Court of Appeals of Texas, Corpus Christi
May 24, 1990
791 S.W.2d 191 (Tex. App. 1990)

Summary

referring to producing wells and well in process of completion as "improvements"

Summary of this case from Lopez v. Ensign U.S. S. Drilling, LLC

Opinion

No. 13-89-189-CV.

May 3, 1990. Rehearing Overruled May 24, 1990.

Appeal from the 156th District Court, Bee County, Rachel Littlejohn, J.

Katherine L. Butler, Margaret A. Harris, Butler Harris, Houston, for appellants.

John E. O'Neill, Thomas A. Croft, Warren W. Harris, Porter Clements, Lewis P. Chandler, Jr., Houston, Dean Patton, Morrill Patton, Beeville, for appellee.

Before NYE, C.J., and KENNEDY and BENAVIDES, JJ.


OPINION


This appeal concerns the rights and liabilities of a "good faith" oil and gas trespasser. The Hunts, lessors and appellants, sued HNG, lessee and appellee, for trespass and conversion, claiming damages for HNG's alleged wrongful entry onto their land and conversion of their natural gas. The trial court rendered judgment for HNG after a jury answered all questions favorable to HNG. The Hunts assert twenty-two points of error. We affirm the trial court's judgment.
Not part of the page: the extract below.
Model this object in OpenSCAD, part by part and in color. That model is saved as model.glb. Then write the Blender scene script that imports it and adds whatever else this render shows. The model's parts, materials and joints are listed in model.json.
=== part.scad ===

This dispute arises from HNG's completion of a well on the Hunts' land. In December 1985, HNG drilled a well (HNG Dewey Sinclair No. 2) to a depth of 11,002 feet on the Hunts' land. In February 1986, the well was determined to be a dry hole at this depth, and HNG plugged back the well to 10,000 feet, pending a completion attempt above 9,800 feet. Although the well was dry deep, HNG determined that the well was promising at shallower depths. Thereafter, HNG unsuccessfully sought cost participation from the other working interest owners for the completion of the well at a shallower depth. Ultimately, in September 1986, HNG completed the well at the shallow depth, assuming the full cost of completion itself. The well produced gas for ten months, and in July 1987, HNG determined that production was no longer feasible and ceased its operations.
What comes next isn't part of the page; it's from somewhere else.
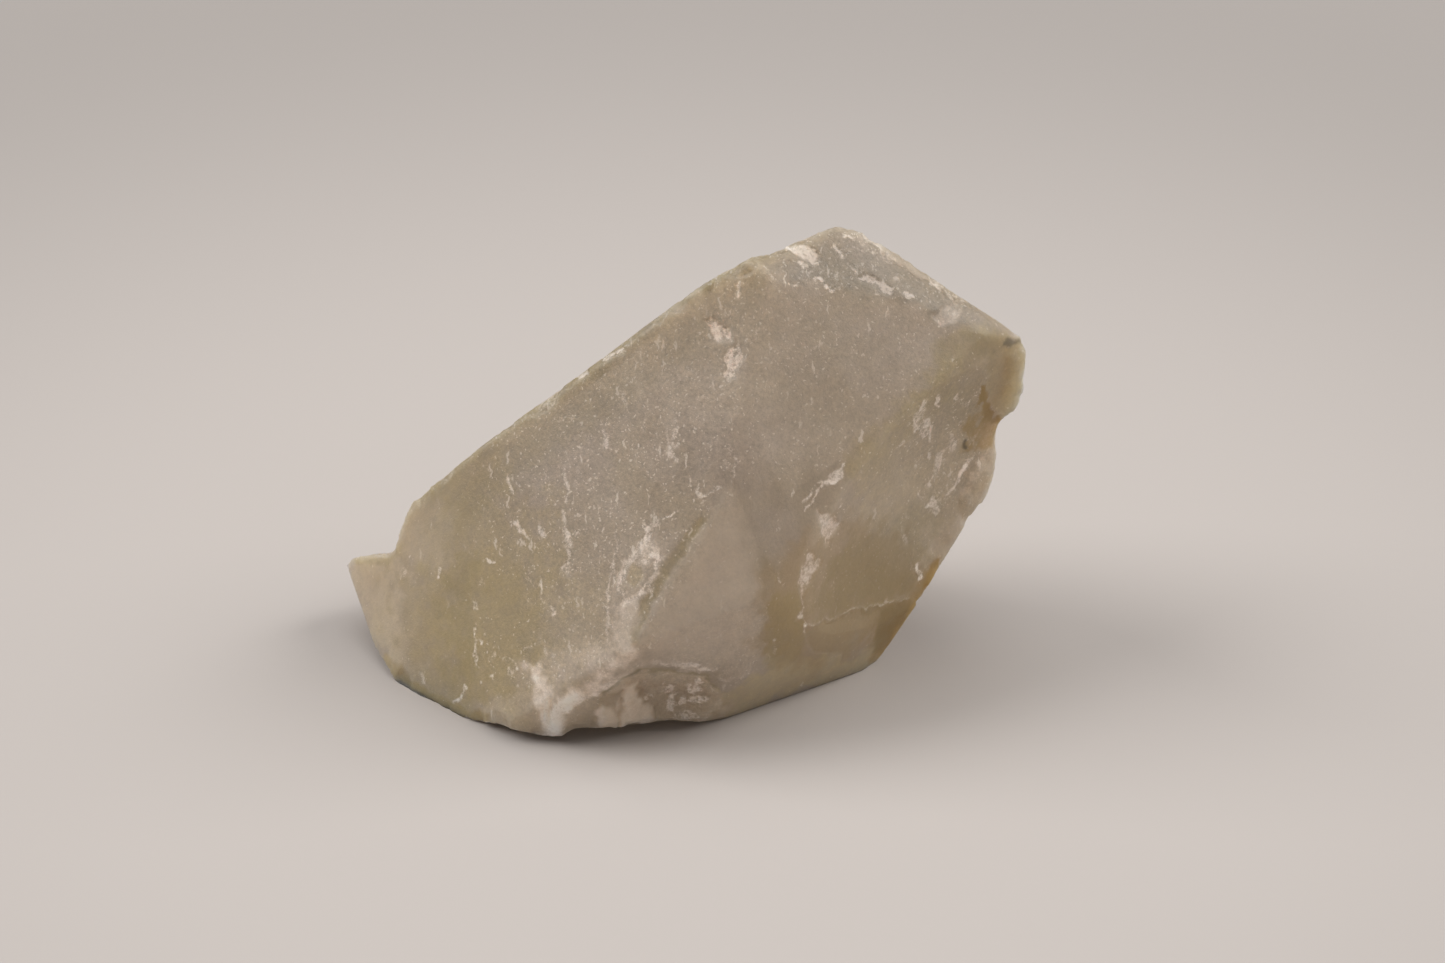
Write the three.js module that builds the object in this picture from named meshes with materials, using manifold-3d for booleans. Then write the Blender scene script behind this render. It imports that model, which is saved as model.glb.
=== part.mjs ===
// A hand-sized lump of aragonite, broken from a vein: one stone, bounded by flat and shell-shaped fractures.
// Millimetres, +Z up, X along the stone's length, -Y towards the front. It stands on its resting spot at Z = 0,
// with the origin under the middle of its box.
import * as THREE from "three";
import { ConvexGeometry } from "three/addons/geometries/ConvexGeometry.js";
import { mergeVertices } from "three/addons/utils/BufferGeometryUtils.js";
import Module from "manifold-3d";

const wasm = await Module();
wasm.setup();

// Corners of the lump, [x, y, z], before anything is struck off it.
const lumpCorners = {
  upperLeftEdge: [[-27, 4, 15.5], [-19.5, 0.5, 24], [-10, 0, 32], [-4, -1, 37], [2, 0, 42], [6, 0.5, 44.5]],
  topEdge: [[11, 3.5, 45], [15, 6, 45.2], [18, 7, 43.9], [20.5, 6.5, 41.4], [26, 6.5, 37.7]],
  capBorder: [[8.5, -1.2, 43.1], [13.3, 0.2, 41.6], [22.5, 3.1, 39], [26.5, 3.5, 36.1]],
  rightEnd: [[30, 5.5, 35], [33, 7, 32.7], [33.6, 7, 31], [33.8, 7, 28], [32.5, 7, 23.5], [31, 8.5, 18], [30.3, 8.5, 14.5]],
  rightFoot: [[26, 5, 9.5], [23.8, 1.5, 6], [22.3, 1, 4.3], [21.4, 1, 2.3]],
  frontFoot: [[4.5, -11.2, 0.2], [1, -12.9, 0.5], [-3.5, -14.2, 0.8], [-11.5, -15, 1], [-12.6, -15.6, 0.6]],
  leftFoot: [[-17.5, -14.5, 1], [-21.6, -10.5, 0.9], [-25.8, -6.5, 0.4], [-28.5, -4.5, 0.3]],
  leftBlade: [[-30.7, 0, 1.2], [-32.3, 5, 3.1], [-34, 7.5, 6.3], [-33.1, 8, 7.1]],
  frontRidges: [[6, -7.5, 33.5], [5.5, -11.5, 27], [8.5, -15, 16.5], [-4, -18, 13.5], [-5.5, -17.5, 10]],
  rightRidges: [[29.5, 4, 34.4], [23.5, -1.5, 31], [18, -5.5, 28], [14.3, -9, 20.5], [12, -11.3, 10], [6, -14.4, 6.4]],
  upperBack: [[-20, 12, 14], [4, 11, 33], [14, 12, 39], [26, 13, 32], [30, 14, 22], [0, 19, 18], [17, 20, 20]],
  lowerBack: [[-27, 13, 3], [-10, 18, 5], [10, 19, 6], [22, 14, 7]],
  restingSpot: [
    [7.7, -8.8, 0], [11.4, -6.1, 0], [14.6, -4.6, 0], [18, -2.4, 0], [19.5, -0.6, 0], [17, 5, 0],
    [8, 9.5, 0], [-6, 10, 0], [-15, 5, 0], [-14, -4, 0], [-4, -9, 0],
  ],
};

// Everywhere below, bearing is the way a surface faces, seen from above in degrees: 0 to the front, 90 to the
// right, 180 to the back and -90 to the left. rise is how far it looks upwards, in degrees.

// The step fracture on the left end. What lies outside both planes broke away, and left a thin blade below.
const leftStep = {
  bladeTop: { at: [-29, 6.5, 7.9], bearing: 178, rise: 50 },
  wall: { at: [-27.3, 6, 9.4], bearing: -126, rise: 14 },
};
const wedgeSize = 160; // wider than the stone in every direction

// Shell-shaped scars: at each, a ball of the given radius is sunk into the surface to the given depth.
const scars = {
  rightFace: { at: [21.3, -2.2, 17.5], bearing: 46, rise: -4, radius: 80, depth: 1.1 },
  frontUndercut: { at: [-1.1, -15.4, 5.4], bearing: 8, rise: -20, radius: 14, depth: 1.3 },
  topNotch: { at: [9, 2.4, 44.8], bearing: -10, rise: 62, radius: 4, depth: 0.6 },
  rightNotch: { at: [31.6, 8, 20.7], bearing: 85, rise: 0, radius: 5, depth: 0.8 },
  lowBack: { at: [-2, 18.5, 6], bearing: 182, rise: -12, radius: 46, depth: 3.4 },
  backRightCorner: { at: [28, 14, 25], bearing: 138, rise: 14, radius: 26, depth: 2 },
  topBackCorner: { at: [13, 13.5, 35.5], bearing: 174, rise: 38, radius: 34, depth: 1.2 },
};
const ballFacet = 2.2; // length of a ball's facets, within the limits on their number
const fewestFacets = 24;
const mostFacets = 96;

function facing({ bearing, rise }) {
  const turn = THREE.MathUtils.degToRad(bearing);
  const lift = THREE.MathUtils.degToRad(rise);
  return new THREE.Vector3(Math.sin(turn) * Math.cos(lift), -Math.cos(turn) * Math.cos(lift), Math.sin(lift));
}

function solidFrom(geometry) {
  geometry.deleteAttribute("normal");
  geometry.deleteAttribute("uv");
  const welded = mergeVertices(geometry);
  return new wasm.Manifold(
    new wasm.Mesh({
      numProp: 3,
      vertProperties: new Float32Array(welded.attributes.position.array),
      triVerts: new Uint32Array(welded.index.array),
    }),
  );
}

function geometryFrom(solid) {
  const { vertProperties, triVerts } = solid.getMesh();
  const geometry = new THREE.BufferGeometry();
  geometry.setAttribute("position", new THREE.BufferAttribute(vertProperties, 3));
  geometry.setIndex(new THREE.BufferAttribute(triVerts, 1));
  return geometry;
}

// The lump is the tightest skin around its corners.
function makeLump() {
  const corners = Object.values(lumpCorners).flat();
  return solidFrom(new ConvexGeometry(corners.map((corner) => new THREE.Vector3(...corner))));
}

// All that lies outside a plane, as a big block with one face on it.
function makeOutside(plane) {
  const block = new THREE.BoxGeometry(wedgeSize, wedgeSize, wedgeSize);
  block.translate(0, 0, wedgeSize / 2);
  block.applyQuaternion(new THREE.Quaternion().setFromUnitVectors(new THREE.Vector3(0, 0, 1), facing(plane)));
  block.translate(...plane.at);
  return solidFrom(block);
}

function makeScarBall(scar) {
  const wanted = Math.round((2 * Math.PI * scar.radius) / ballFacet);
  const facets = THREE.MathUtils.clamp(wanted, fewestFacets, mostFacets);
  const ball = new THREE.SphereGeometry(scar.radius, facets, Math.round(facets / 2));
  const centre = new THREE.Vector3(...scar.at).addScaledVector(facing(scar), scar.radius - scar.depth);
  ball.translate(centre.x, centre.y, centre.z);
  return solidFrom(ball);
}

let stone = makeLump();
stone = stone.subtract(makeOutside(leftStep.bladeTop).intersect(makeOutside(leftStep.wall)));
for (const scar of Object.values(scars)) stone = stone.subtract(makeScarBall(scar));

const stoneGeometry = geometryFrom(stone);
stoneGeometry.computeBoundingBox();
const middle = stoneGeometry.boundingBox.getCenter(new THREE.Vector3());
stoneGeometry.translate(-middle.x, -middle.y, 0);

const aragonite = new THREE.MeshStandardMaterial({ color: 0x9a8b74, roughness: 0.5, metalness: 0 });
const stoneMesh = new THREE.Mesh(stoneGeometry, aragonite);
stoneMesh.name = "aragonite_stone";

const specimen = new THREE.Group();
specimen.add(stoneMesh);
export default specimen;
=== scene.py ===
import math

import bmesh
import bpy
import numpy as np
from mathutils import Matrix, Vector, kdtree


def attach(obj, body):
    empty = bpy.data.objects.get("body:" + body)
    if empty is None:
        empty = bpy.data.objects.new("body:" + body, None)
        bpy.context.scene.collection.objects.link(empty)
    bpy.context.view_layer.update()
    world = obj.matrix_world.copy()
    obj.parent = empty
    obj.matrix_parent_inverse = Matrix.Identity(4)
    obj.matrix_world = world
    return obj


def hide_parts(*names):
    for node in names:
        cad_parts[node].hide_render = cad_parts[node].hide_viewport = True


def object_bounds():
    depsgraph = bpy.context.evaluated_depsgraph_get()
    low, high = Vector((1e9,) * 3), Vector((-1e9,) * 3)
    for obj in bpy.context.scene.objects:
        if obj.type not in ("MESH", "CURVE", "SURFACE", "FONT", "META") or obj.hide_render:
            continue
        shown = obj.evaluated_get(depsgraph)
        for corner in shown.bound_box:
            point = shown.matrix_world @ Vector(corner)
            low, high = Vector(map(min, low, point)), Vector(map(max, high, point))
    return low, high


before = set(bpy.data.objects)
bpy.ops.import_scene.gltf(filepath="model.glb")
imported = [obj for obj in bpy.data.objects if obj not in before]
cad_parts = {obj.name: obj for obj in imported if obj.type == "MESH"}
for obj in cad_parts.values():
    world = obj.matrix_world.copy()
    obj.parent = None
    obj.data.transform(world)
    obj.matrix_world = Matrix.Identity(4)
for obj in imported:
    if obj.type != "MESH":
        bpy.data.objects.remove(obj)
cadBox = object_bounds()
scene = bpy.context.scene
mm = 0.001
print("frame loaded, box in mm:", [[round(c / mm, 1) for c in corner] for corner in cadBox])


# The camera stands in front and looks down on the stone.
cameraSetup = {
    "place": (4.2, -340.0, 216.1),  # mm
    "lookDown": 30,  # degrees below level
    "lens": 100,
    "sensor": 36,
    "clip": (0.01, 20),  # m
    "focus": 380,  # mm, the sight plane lies this far ahead
    "frame": (1445, 963),  # pixels across and down
    "grazing": (-0.12, 0.04),  # how much a face looks at the camera where marks fade out and are whole
}
pixel = cameraSetup["focus"] * cameraSetup["sensor"] / cameraSetup["lens"] / cameraSetup["frame"][0]  # mm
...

The Hunts sued HNG for HNG's entry and removal of gas from September 1986 to July 1987. The Hunts claim that the oil and gas lease executed between the Hunts and HNG had expired, by its own terms, sixty days after February 8, 1986, the date on which the Hunts allege that HNG stopped its operations.

On appeal, the Hunts contend that they are entitled to judgment as a matter of law for HNG's trespass onto their land and its conversion of their natural gas and well. Their points of error challenge the legal and factual sufficiency of the evidence and claim error in the jury charge. The Hunts wholly fail to challenge the jury's finding of good faith on the part of HNG when entering the Hunts' land in September 1986. There is evidence to support this finding, namely, that HNG believed in good faith that it had the right to enter and develop the minerals under a prior lease executed between the Hunts and HNG.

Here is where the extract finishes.